I believe the answer is yes, but we ought to be cautious about what appropriate transparency is.

Let me first acknowledge something: what our social media culture has hit upon that is true is that transparency is potent. On the positive side, we are designed to care about people. We also naturally connect with people’s weaknesses. Both of those truths are good. Negatively, we are also wired to compare ourselves, and we get a shot of endorphins when seeing someone worse off than us. It’s what Jerry Springer happened upon way back in the early 1990s. People are drawn to drama. When you are transparent, you wield a powerful tool that will pull people in, for better or worse.

And just as there can be good and bad motives for being drawn to transparency, there are good and bad motives for transparency. Before you tell all, ask yourself these three questions:

1)      Am I being honest with myself? A surprisingly tricky thing about transparency is that we often don’t fully understand ourselves. The danger when we don’t understand ourselves is that we can deceive ourselves with our motives. When we aren’t honest with ourselves, our transparency usually reflects out to the world tales of our heroism or victimhood. Are you the hero or victim of your posts on Facebook? #justsaying is usually the accusing finger of a victim and a #humblebrag is only one of those two things, and it isn’t the former. Because of our sin, we are complicated, and our motives are hard to pin down. Examine yourself and your culpability before sharing online.

2)       Are you being honest about others? Similarly, when our transparency involves sharing about others, are they just props in your story, or are they genuine people to whom you are extending the charity of Christ? When you are #justkeepingitreal are you caring for others you are sharing about? Are you demonstrating mercy and forbearance? Do you share about others as you want them to share about you?

3)      Are you manipulating? Transparency can be a powerful weapon for manipulation. Do you love your neighbor when you share about your #worstdayever? Would it be more appropriate to reach out to one good friend instead of paralyzing dozens (or hundreds) of social media acquaintances? Are you serving others or serving yourself?

About now you might be thinking it’s better just not to be transparent at all. Who can clear those three hurdles every time? Not me! And yet, I still believe that transparency is worth the risk. You see, not being transparent has all of the same dangers involved. You can be dishonest with yourself in the quiet of your heart just as quickly as you can be dishonest with yourself in public. You can lie about others in the quiet of your heart just as easily (maybe more so!) as you can be in public. And you can manipulate others by not being transparent just as you can manipulate others by being transparent.

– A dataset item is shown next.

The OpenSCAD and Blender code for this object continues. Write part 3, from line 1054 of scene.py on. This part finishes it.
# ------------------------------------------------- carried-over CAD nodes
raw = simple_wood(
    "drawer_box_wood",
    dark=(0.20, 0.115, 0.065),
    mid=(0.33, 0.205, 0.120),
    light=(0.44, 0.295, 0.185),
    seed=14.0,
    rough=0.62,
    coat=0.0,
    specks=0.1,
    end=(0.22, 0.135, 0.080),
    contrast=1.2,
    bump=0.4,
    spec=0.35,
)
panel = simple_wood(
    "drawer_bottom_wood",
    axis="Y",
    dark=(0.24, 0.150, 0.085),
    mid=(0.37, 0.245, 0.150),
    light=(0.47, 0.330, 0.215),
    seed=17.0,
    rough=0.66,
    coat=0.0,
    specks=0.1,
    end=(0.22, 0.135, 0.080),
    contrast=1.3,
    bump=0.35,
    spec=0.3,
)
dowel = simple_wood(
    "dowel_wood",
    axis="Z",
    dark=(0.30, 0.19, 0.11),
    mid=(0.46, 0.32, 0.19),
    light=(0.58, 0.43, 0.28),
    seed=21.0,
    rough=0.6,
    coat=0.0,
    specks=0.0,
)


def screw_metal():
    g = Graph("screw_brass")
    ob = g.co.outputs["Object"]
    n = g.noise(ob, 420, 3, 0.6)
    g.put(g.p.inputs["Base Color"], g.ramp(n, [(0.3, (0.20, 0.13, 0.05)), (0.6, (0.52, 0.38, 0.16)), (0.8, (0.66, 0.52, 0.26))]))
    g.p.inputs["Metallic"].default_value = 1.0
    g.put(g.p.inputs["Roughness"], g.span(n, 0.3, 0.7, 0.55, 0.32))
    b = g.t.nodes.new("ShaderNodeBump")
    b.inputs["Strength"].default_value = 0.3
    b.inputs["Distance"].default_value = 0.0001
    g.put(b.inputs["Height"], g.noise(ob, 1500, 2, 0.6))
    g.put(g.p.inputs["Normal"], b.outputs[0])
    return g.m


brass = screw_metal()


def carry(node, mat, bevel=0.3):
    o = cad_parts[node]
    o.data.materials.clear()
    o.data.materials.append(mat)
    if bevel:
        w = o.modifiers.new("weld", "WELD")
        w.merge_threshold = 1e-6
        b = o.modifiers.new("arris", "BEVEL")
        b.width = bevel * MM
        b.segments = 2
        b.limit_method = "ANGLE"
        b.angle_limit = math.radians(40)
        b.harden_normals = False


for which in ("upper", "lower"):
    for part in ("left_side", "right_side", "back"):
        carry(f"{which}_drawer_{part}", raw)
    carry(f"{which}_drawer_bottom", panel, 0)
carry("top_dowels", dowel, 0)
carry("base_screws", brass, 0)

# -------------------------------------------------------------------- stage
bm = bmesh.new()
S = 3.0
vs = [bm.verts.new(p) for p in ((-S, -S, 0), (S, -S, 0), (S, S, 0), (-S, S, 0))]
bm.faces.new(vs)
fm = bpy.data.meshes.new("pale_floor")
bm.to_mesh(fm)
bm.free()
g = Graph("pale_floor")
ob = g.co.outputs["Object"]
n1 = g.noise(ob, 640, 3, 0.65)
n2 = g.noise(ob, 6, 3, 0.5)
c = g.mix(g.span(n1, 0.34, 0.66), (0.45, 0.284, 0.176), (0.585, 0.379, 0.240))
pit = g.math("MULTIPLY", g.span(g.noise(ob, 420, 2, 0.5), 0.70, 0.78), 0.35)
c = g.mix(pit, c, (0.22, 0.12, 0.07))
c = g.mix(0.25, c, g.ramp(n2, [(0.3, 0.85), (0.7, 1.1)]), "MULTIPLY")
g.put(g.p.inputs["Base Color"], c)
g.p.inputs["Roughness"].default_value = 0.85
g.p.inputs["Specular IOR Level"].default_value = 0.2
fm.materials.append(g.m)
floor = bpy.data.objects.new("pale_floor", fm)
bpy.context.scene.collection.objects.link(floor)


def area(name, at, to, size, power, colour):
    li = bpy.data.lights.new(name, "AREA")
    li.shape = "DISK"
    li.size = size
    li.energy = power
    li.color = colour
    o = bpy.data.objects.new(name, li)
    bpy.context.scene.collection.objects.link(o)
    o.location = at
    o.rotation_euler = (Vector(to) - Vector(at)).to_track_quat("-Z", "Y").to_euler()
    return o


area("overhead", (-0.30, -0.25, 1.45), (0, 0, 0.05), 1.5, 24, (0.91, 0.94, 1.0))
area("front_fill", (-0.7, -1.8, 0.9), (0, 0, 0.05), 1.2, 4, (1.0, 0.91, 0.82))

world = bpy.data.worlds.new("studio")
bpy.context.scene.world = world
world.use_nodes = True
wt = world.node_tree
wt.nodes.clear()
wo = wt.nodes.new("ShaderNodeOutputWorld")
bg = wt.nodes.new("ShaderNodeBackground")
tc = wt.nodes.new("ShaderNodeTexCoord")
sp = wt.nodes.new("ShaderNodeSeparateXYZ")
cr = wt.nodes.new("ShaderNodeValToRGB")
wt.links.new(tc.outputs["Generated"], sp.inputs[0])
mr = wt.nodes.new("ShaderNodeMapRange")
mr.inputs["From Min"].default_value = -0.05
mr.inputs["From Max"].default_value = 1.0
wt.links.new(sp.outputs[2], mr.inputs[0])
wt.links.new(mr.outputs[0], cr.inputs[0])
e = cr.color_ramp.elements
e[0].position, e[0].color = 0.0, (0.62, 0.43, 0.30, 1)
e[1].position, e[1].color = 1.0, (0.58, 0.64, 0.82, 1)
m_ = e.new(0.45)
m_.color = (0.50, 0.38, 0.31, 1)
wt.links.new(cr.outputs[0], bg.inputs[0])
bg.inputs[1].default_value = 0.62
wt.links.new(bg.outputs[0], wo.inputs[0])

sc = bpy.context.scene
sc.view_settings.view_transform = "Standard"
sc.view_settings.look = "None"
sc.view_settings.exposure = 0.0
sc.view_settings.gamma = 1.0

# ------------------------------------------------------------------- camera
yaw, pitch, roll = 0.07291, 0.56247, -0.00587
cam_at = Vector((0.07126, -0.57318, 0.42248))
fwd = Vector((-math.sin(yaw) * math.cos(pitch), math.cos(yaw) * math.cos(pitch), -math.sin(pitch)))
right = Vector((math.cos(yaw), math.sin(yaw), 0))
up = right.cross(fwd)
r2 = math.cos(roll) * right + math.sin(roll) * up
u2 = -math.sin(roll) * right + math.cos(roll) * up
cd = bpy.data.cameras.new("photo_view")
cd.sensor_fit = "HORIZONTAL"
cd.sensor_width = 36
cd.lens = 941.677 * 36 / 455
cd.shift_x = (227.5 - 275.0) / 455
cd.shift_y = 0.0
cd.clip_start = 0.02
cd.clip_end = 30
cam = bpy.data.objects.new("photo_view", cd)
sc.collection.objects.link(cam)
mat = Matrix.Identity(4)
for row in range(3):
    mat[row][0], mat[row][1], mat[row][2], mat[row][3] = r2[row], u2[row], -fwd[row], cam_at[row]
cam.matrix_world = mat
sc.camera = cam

Learning transparency has been a hard-fought lesson for me. In my early years of ministry I was lousy at being open. In fact, without realizing it, I was pretty guarded. A lot of that stemmed from my lack of self-understanding and my fears about my weaknesses and sin. My guardedness was a shield for my deficiencies.

Living transparently in a God-honoring manner is a freeing thing. It can’t come without deep self-understanding, but it is worth the cost. When you live transparently, you don’t expend energy trying to protect yourself or creating different versions of yourself for various groups. When you live transparently, people know what to expect of you because you have already told them who you are. When you live transparently, people are less disappointed with you or frustrated with you because you’ve already told them you know your weaknesses.

Paul’s most maddening ministry was to the stubborn little church in Corinth. They accepted Paul when he was with them, but quickly abandoned him for false teachers, lived lives in outright rebellion to the gospel, and were petty and vindictive. It’s baffling, then, that Paul is at his most transparent with them. In response to the church at Corinth departing Paul for the so-called super-apostles, Paul lays out his credentials. But instead of bragging about his intellectual lineage or the fact that God met him in person (!) and called him, Paul lays out his credentials: his suffering and his struggle with the thorn in his flesh. “If I must boast,” Paul says, “I will boast of the things that show my weakness.”[i] Now, that is some transparency!

On many occasions, Angel and I have shared how our marriage almost failed. From time to time, I receive comments from those concerned about that level of transparency. Their concern is not out of place. Transparency is a powerful and dangerous thing. After much consideration, Angel and I decided to share our story so publicly.

On the one hand, God has been leading us on that journey for some time. Even in the wake of the event, we confessed to many groups, privately and publicly, and sought forgiveness. When we came to New Life, we shared with the search team and, with the approval of leadership, we shared our story before the congregation. We acknowledge we are never pure in our intentions or desires. Still, as much as we are able, Angel and I desire for our story to be used for the good of others: to give people in broken marriages hope, to call people out of sin, and to give glory to Christ. And, by God’s grace, we’ve seen God do that time and time again through our story.

Transparency is powerful. Transparency is messy. Transparency can backfire. But true, godly transparency is worth it.